(RECORDED DATA)

------------------------------------

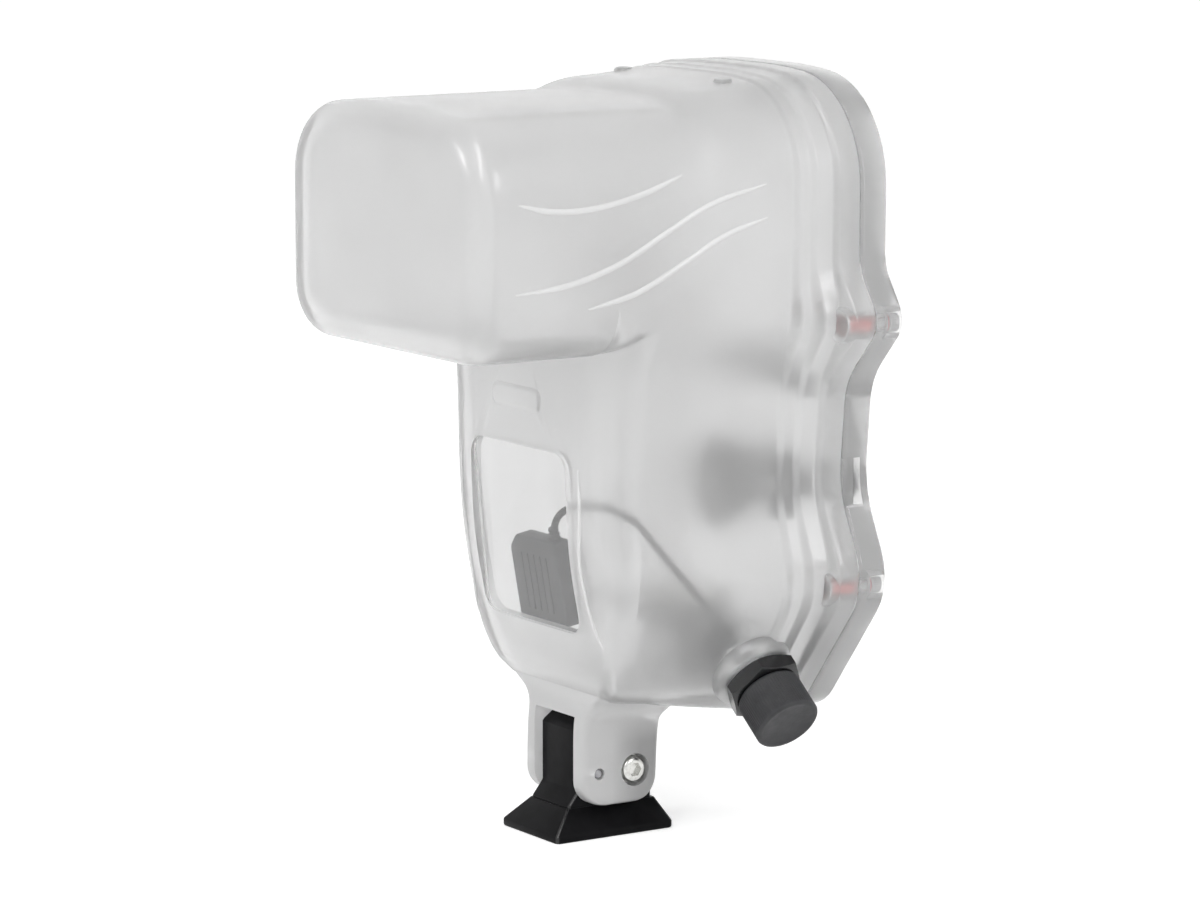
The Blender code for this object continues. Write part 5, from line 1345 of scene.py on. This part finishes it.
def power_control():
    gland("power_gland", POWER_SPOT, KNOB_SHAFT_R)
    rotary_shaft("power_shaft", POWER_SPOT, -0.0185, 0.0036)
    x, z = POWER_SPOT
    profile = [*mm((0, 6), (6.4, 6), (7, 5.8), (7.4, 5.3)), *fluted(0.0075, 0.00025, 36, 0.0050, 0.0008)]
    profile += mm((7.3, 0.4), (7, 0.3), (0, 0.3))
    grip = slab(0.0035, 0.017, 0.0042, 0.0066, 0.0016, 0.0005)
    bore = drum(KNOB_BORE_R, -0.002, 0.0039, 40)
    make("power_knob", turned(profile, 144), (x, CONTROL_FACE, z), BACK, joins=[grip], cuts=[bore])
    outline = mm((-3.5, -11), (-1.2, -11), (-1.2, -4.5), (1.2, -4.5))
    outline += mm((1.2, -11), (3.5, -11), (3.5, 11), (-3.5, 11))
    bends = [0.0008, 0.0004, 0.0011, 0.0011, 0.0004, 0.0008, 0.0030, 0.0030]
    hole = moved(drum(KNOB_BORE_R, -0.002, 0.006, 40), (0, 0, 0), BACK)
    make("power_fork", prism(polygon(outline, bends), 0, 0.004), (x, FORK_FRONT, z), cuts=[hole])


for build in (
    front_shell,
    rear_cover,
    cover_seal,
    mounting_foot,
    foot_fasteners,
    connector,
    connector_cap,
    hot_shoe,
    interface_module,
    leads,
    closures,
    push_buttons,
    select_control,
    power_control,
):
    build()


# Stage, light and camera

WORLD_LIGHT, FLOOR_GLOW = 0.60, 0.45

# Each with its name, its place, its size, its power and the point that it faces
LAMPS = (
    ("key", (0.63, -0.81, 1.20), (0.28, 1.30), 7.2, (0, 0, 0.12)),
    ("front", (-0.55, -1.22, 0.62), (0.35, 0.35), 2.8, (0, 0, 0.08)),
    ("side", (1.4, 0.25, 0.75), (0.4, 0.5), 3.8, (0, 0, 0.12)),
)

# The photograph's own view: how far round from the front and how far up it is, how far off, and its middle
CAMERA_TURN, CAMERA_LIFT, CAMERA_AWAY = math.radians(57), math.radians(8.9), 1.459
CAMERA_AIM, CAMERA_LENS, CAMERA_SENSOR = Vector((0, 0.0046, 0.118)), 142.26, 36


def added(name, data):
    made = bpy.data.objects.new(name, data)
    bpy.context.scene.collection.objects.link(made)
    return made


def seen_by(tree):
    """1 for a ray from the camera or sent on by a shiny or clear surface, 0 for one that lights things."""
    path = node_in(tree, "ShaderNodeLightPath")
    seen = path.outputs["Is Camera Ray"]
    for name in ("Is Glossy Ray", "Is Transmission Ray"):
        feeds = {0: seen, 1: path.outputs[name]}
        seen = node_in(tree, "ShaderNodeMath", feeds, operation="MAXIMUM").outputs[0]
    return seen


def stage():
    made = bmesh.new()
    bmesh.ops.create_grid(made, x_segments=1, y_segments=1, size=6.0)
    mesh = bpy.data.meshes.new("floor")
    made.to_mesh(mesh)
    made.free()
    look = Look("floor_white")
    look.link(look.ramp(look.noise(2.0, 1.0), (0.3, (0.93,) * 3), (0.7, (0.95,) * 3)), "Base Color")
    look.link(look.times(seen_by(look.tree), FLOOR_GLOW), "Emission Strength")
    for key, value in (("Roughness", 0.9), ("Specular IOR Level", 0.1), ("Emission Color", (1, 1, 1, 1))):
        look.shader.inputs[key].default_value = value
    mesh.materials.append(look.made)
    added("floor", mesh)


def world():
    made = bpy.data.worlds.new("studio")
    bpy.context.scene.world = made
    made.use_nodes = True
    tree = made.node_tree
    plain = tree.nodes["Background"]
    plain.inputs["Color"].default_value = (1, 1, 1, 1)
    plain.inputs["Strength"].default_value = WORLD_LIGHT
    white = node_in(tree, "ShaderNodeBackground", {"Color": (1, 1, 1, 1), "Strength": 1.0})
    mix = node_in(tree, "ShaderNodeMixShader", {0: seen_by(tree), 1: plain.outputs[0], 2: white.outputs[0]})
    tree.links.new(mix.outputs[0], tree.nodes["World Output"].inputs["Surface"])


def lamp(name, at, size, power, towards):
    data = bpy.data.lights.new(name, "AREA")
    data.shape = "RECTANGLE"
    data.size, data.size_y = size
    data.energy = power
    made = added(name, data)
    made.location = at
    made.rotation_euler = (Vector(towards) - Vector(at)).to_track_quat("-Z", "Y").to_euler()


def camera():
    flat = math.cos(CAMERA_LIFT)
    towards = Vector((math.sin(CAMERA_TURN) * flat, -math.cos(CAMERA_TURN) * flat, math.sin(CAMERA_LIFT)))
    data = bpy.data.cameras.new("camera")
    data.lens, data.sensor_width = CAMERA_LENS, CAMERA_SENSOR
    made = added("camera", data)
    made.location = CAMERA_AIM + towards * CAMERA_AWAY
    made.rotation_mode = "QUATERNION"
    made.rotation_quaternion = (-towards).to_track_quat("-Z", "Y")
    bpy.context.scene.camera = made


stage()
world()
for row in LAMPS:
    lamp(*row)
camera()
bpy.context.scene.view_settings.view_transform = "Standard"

------------------------------------

Write out all the lines again, exactly as they are.

(ANSWER TO THIS TASK)
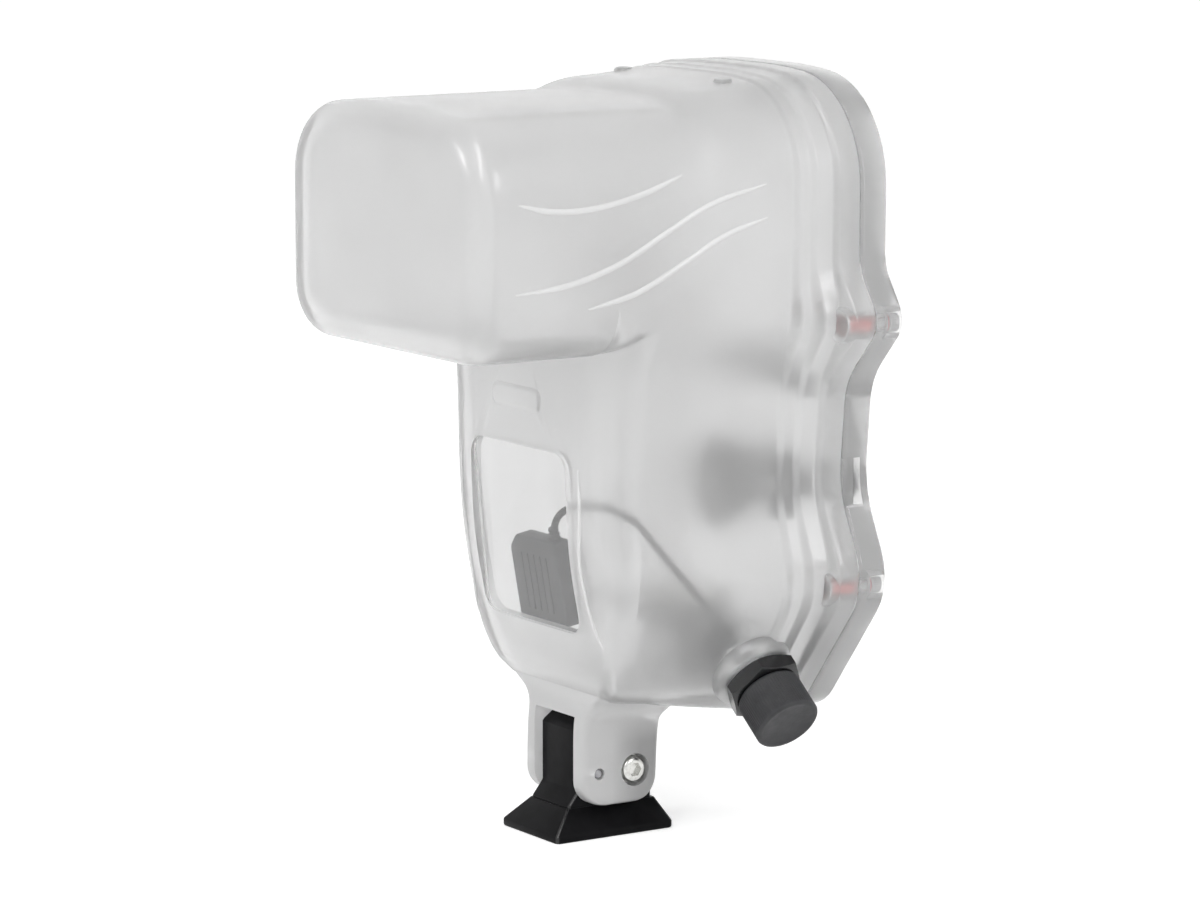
The Blender code for this object continues. Write part 5, from line 1345 of scene.py on. This part finishes it.
def power_control():
    gland("power_gland", POWER_SPOT, KNOB_SHAFT_R)
    rotary_shaft("power_shaft", POWER_SPOT, -0.0185, 0.0036)
    x, z = POWER_SPOT
    profile = [*mm((0, 6), (6.4, 6), (7, 5.8), (7.4, 5.3)), *fluted(0.0075, 0.00025, 36, 0.0050, 0.0008)]
    profile += mm((7.3, 0.4), (7, 0.3), (0, 0.3))
    grip = slab(0.0035, 0.017, 0.0042, 0.0066, 0.0016, 0.0005)
    bore = drum(KNOB_BORE_R, -0.002, 0.0039, 40)
    make("power_knob", turned(profile, 144), (x, CONTROL_FACE, z), BACK, joins=[grip], cuts=[bore])
    outline = mm((-3.5, -11), (-1.2, -11), (-1.2, -4.5), (1.2, -4.5))
    outline += mm((1.2, -11), (3.5, -11), (3.5, 11), (-3.5, 11))
    bends = [0.0008, 0.0004, 0.0011, 0.0011, 0.0004, 0.0008, 0.0030, 0.0030]
    hole = moved(drum(KNOB_BORE_R, -0.002, 0.006, 40), (0, 0, 0), BACK)
    make("power_fork", prism(polygon(outline, bends), 0, 0.004), (x, FORK_FRONT, z), cuts=[hole])


for build in (
    front_shell,
    rear_cover,
    cover_seal,
    mounting_foot,
    foot_fasteners,
    connector,
    connector_cap,
    hot_shoe,
    interface_module,
    leads,
    closures,
    push_buttons,
    select_control,
    power_control,
):
    build()


# Stage, light and camera

WORLD_LIGHT, FLOOR_GLOW = 0.60, 0.45

# Each with its name, its place, its size, its power and the point that it faces
LAMPS = (
    ("key", (0.63, -0.81, 1.20), (0.28, 1.30), 7.2, (0, 0, 0.12)),
    ("front", (-0.55, -1.22, 0.62), (0.35, 0.35), 2.8, (0, 0, 0.08)),
    ("side", (1.4, 0.25, 0.75), (0.4, 0.5), 3.8, (0, 0, 0.12)),
)

# The photograph's own view: how far round from the front and how far up it is, how far off, and its middle
CAMERA_TURN, CAMERA_LIFT, CAMERA_AWAY = math.radians(57), math.radians(8.9), 1.459
CAMERA_AIM, CAMERA_LENS, CAMERA_SENSOR = Vector((0, 0.0046, 0.118)), 142.26, 36


def added(name, data):
    made = bpy.data.objects.new(name, data)
    bpy.context.scene.collection.objects.link(made)
    return made


def seen_by(tree):
    """1 for a ray from the camera or sent on by a shiny or clear surface, 0 for one that lights things."""
    path = node_in(tree, "ShaderNodeLightPath")
    seen = path.outputs["Is Camera Ray"]
    for name in ("Is Glossy Ray", "Is Transmission Ray"):
        feeds = {0: seen, 1: path.outputs[name]}
        seen = node_in(tree, "ShaderNodeMath", feeds, operation="MAXIMUM").outputs[0]
    return seen


def stage():
    made = bmesh.new()
    bmesh.ops.create_grid(made, x_segments=1, y_segments=1, size=6.0)
    mesh = bpy.data.meshes.new("floor")
    made.to_mesh(mesh)
    made.free()
    look = Look("floor_white")
    look.link(look.ramp(look.noise(2.0, 1.0), (0.3, (0.93,) * 3), (0.7, (0.95,) * 3)), "Base Color")
    look.link(look.times(seen_by(look.tree), FLOOR_GLOW), "Emission Strength")
    for key, value in (("Roughness", 0.9), ("Specular IOR Level", 0.1), ("Emission Color", (1, 1, 1, 1))):
        look.shader.inputs[key].default_value = value
    mesh.materials.append(look.made)
    added("floor", mesh)


def world():
    made = bpy.data.worlds.new("studio")
    bpy.context.scene.world = made
    made.use_nodes = True
    tree = made.node_tree
    plain = tree.nodes["Background"]
    plain.inputs["Color"].default_value = (1, 1, 1, 1)
    plain.inputs["Strength"].default_value = WORLD_LIGHT
    white = node_in(tree, "ShaderNodeBackground", {"Color": (1, 1, 1, 1), "Strength": 1.0})
    mix = node_in(tree, "ShaderNodeMixShader", {0: seen_by(tree), 1: plain.outputs[0], 2: white.outputs[0]})
    tree.links.new(mix.outputs[0], tree.nodes["World Output"].inputs["Surface"])


def lamp(name, at, size, power, towards):
    data = bpy.data.lights.new(name, "AREA")
    data.shape = "RECTANGLE"
    data.size, data.size_y = size
    data.energy = power
    made = added(name, data)
    made.location = at
    made.rotation_euler = (Vector(towards) - Vector(at)).to_track_quat("-Z", "Y").to_euler()


def camera():
    flat = math.cos(CAMERA_LIFT)
    towards = Vector((math.sin(CAMERA_TURN) * flat, -math.cos(CAMERA_TURN) * flat, math.sin(CAMERA_LIFT)))
    data = bpy.data.cameras.new("camera")
    data.lens, data.sensor_width = CAMERA_LENS, CAMERA_SENSOR
    made = added("camera", data)
    made.location = CAMERA_AIM + towards * CAMERA_AWAY
    made.rotation_mode = "QUATERNION"
    made.rotation_quaternion = (-towards).to_track_quat("-Z", "Y")
    bpy.context.scene.camera = made


stage()
world()
for row in LAMPS:
    lamp(*row)
camera()
bpy.context.scene.view_settings.view_transform = "Standard"